▼
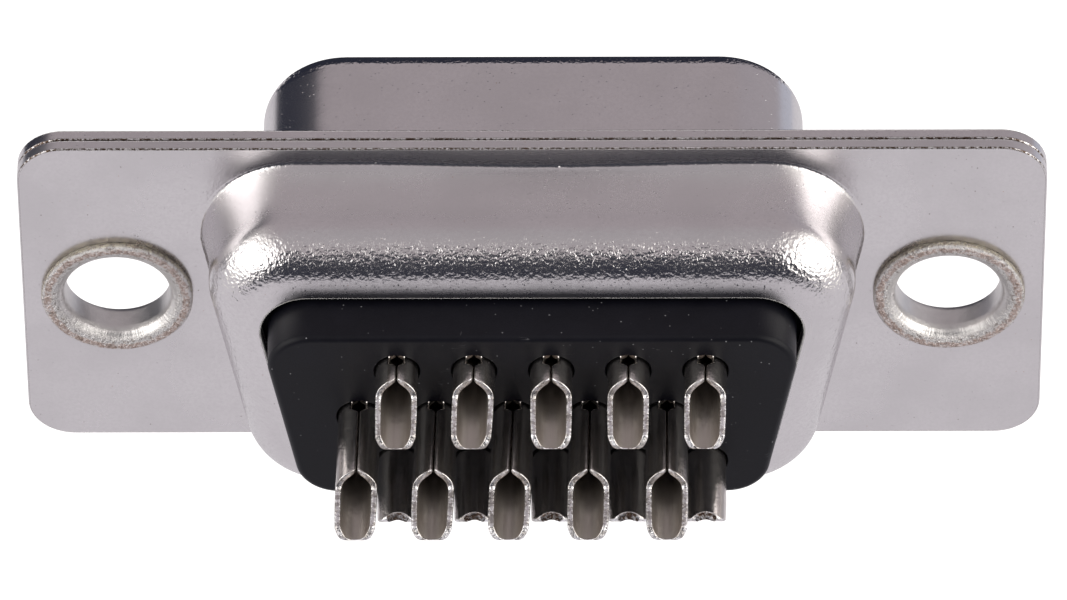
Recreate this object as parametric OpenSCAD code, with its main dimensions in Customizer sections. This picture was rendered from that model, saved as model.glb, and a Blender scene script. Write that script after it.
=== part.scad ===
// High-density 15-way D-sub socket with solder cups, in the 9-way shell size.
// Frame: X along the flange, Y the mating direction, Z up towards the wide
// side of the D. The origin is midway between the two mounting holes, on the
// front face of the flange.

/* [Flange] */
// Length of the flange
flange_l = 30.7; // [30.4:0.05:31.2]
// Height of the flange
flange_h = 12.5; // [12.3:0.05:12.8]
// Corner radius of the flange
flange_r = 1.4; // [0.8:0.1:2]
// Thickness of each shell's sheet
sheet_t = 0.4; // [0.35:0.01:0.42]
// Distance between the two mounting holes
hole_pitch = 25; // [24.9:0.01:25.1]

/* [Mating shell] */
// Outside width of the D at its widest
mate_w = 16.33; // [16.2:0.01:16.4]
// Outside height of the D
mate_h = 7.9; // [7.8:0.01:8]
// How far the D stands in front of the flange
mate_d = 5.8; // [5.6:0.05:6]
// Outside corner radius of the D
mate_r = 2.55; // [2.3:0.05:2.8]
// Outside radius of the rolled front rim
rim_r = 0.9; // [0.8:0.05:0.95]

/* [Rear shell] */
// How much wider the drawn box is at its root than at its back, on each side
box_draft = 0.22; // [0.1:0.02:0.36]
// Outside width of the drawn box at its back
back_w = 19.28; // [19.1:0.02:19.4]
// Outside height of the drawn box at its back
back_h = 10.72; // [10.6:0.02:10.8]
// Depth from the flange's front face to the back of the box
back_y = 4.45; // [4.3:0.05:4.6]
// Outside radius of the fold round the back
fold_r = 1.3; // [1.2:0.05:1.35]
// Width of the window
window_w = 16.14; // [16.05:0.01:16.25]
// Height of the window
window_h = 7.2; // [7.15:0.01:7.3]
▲
Requirement: All the data must be duplicated exactly, with nothing added or removed.

Output for this exercise:
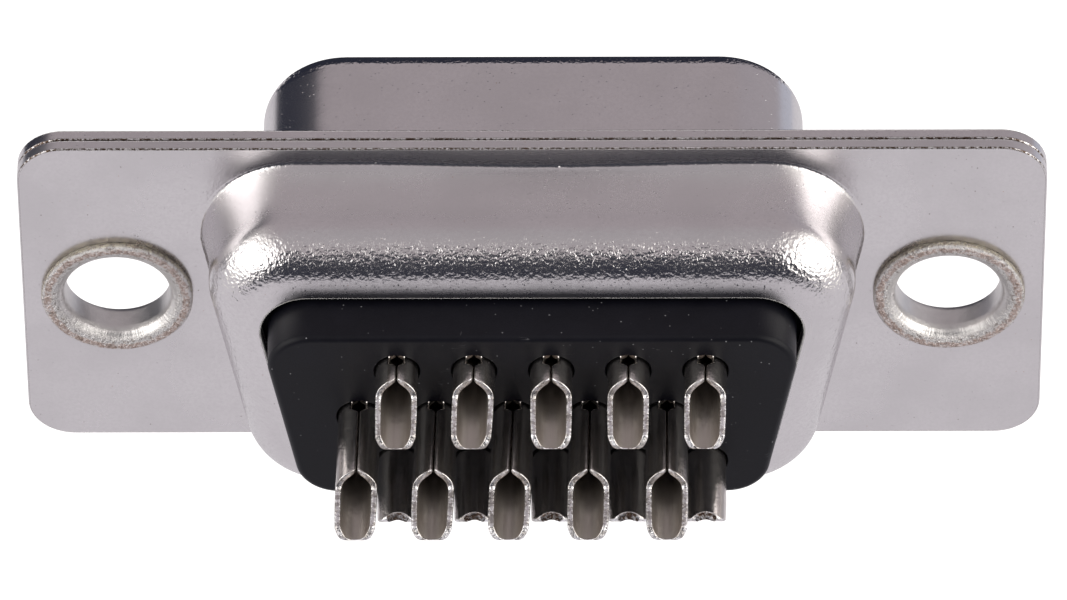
Recreate this object as parametric OpenSCAD code, with its main dimensions in Customizer sections. This picture was rendered from that model, saved as model.glb, and a Blender scene script. Write that script after it.
=== part.scad ===
// High-density 15-way D-sub socket with solder cups, in the 9-way shell size.
// Frame: X along the flange, Y the mating direction, Z up towards the wide
// side of the D. The origin is midway between the two mounting holes, on the
// front face of the flange.

/* [Flange] */
// Length of the flange
flange_l = 30.7; // [30.4:0.05:31.2]
// Height of the flange
flange_h = 12.5; // [12.3:0.05:12.8]
// Corner radius of the flange
flange_r = 1.4; // [0.8:0.1:2]
// Thickness of each shell's sheet
sheet_t = 0.4; // [0.35:0.01:0.42]
// Distance between the two mounting holes
hole_pitch = 25; // [24.9:0.01:25.1]

/* [Mating shell] */
// Outside width of the D at its widest
mate_w = 16.33; // [16.2:0.01:16.4]
// Outside height of the D
mate_h = 7.9; // [7.8:0.01:8]
// How far the D stands in front of the flange
mate_d = 5.8; // [5.6:0.05:6]
// Outside corner radius of the D
mate_r = 2.55; // [2.3:0.05:2.8]
// Outside radius of the rolled front rim
rim_r = 0.9; // [0.8:0.05:0.95]

/* [Rear shell] */
// How much wider the drawn box is at its root than at its back, on each side
box_draft = 0.22; // [0.1:0.02:0.36]
// Outside width of the drawn box at its back
back_w = 19.28; // [19.1:0.02:19.4]
// Outside height of the drawn box at its back
back_h = 10.72; // [10.6:0.02:10.8]
// Depth from the flange's front face to the back of the box
back_y = 4.45; // [4.3:0.05:4.6]
// Outside radius of the fold round the back
fold_r = 1.3; // [1.2:0.05:1.35]
// Width of the window
window_w = 16.14; // [16.05:0.01:16.25]
// Height of the window
window_h = 7.2; // [7.15:0.01:7.3]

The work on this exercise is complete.